My task was to implement Spark jobs and user-defined functions for Python data
extraction.
Senior
Software Engineer July 2007 -
February 2014
I am only
listing here projects related to the Big Data world as it is my current area of
interest.
The core
product that I worked on was a banner network system.
The goal of
this project was to collect user activities and feed them to an analytics
engine. The system was implemented and deployed in production in 2012. The data
flow is as follows and it is largely based on the Lambda architecture pattern:
- Nginx+Lua generates files with
activities;
- Python scripts read those files and
send events to Scribe;
- Scribe sends data to Flume;
- Flume processes the data using Esper
and HBase and generates online data marts;
- Flume persists raw data onto HDFS;
- Batch ETL processes HDFS data and
creates offline data marts;
My responsibilities were:
- implementation of Flume Esper
transformers and HBase sinks;
- development of HBase co-processors;
The most
challenging part had to do with building top lists in real time.
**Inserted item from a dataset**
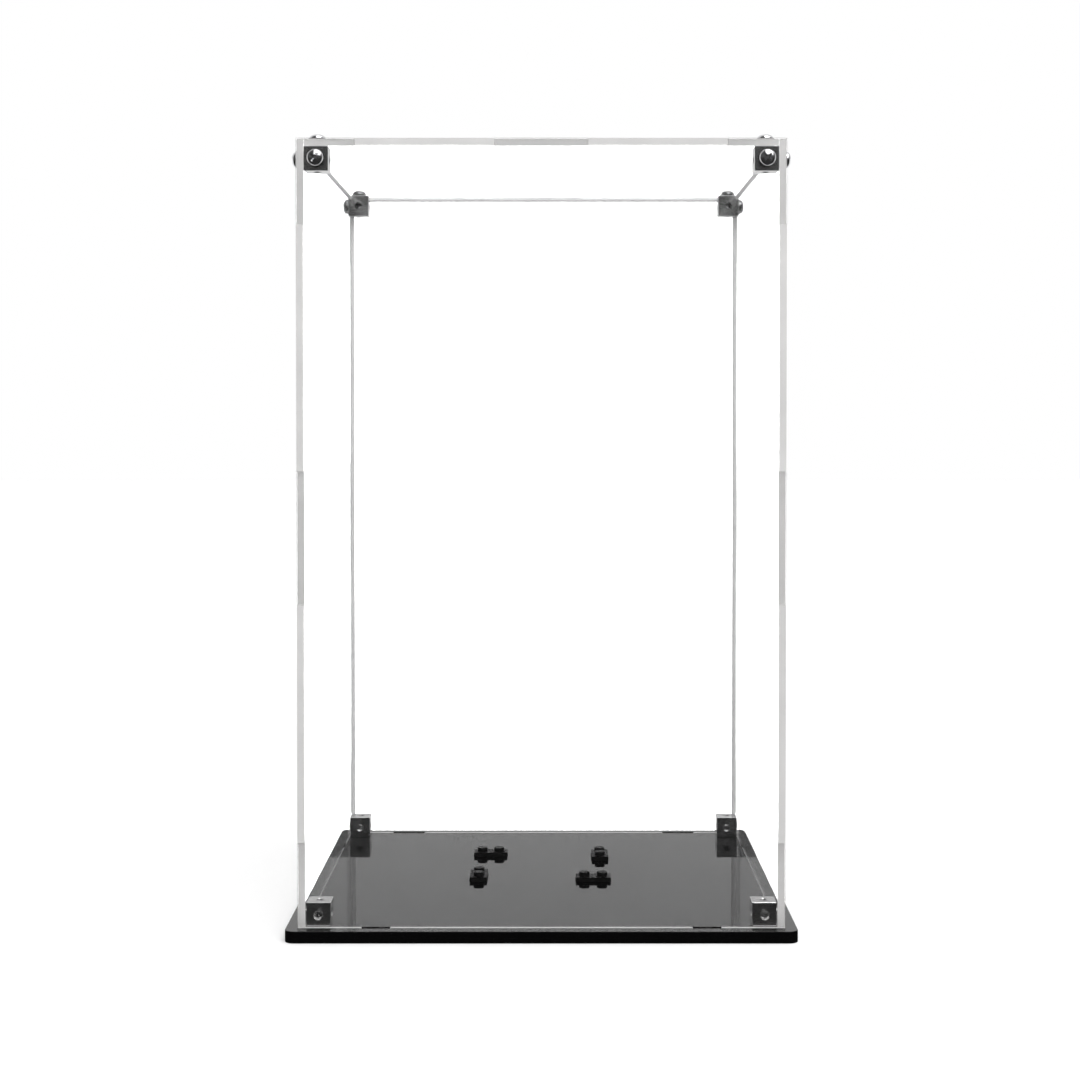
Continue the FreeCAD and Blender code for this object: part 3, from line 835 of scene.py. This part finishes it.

It was not so
easy to maintain top lists with HTable under high load because of hot-spotting.
The solution was to use micro batches and HBase coprocessors.
The goal of
this project was to show banners for customers who matched target rules.
My responsibilities were:
- implementation of targeting rules
DSL using antlr;
- implementation of a co-processor
that returned banners for a given customer profile;
- design and implementation of a
decision tree with HBase storage;
Challenges
- performance tuning of HBase
co-processors;
Belarusian State University. Master of Science in Computer Science. 2002.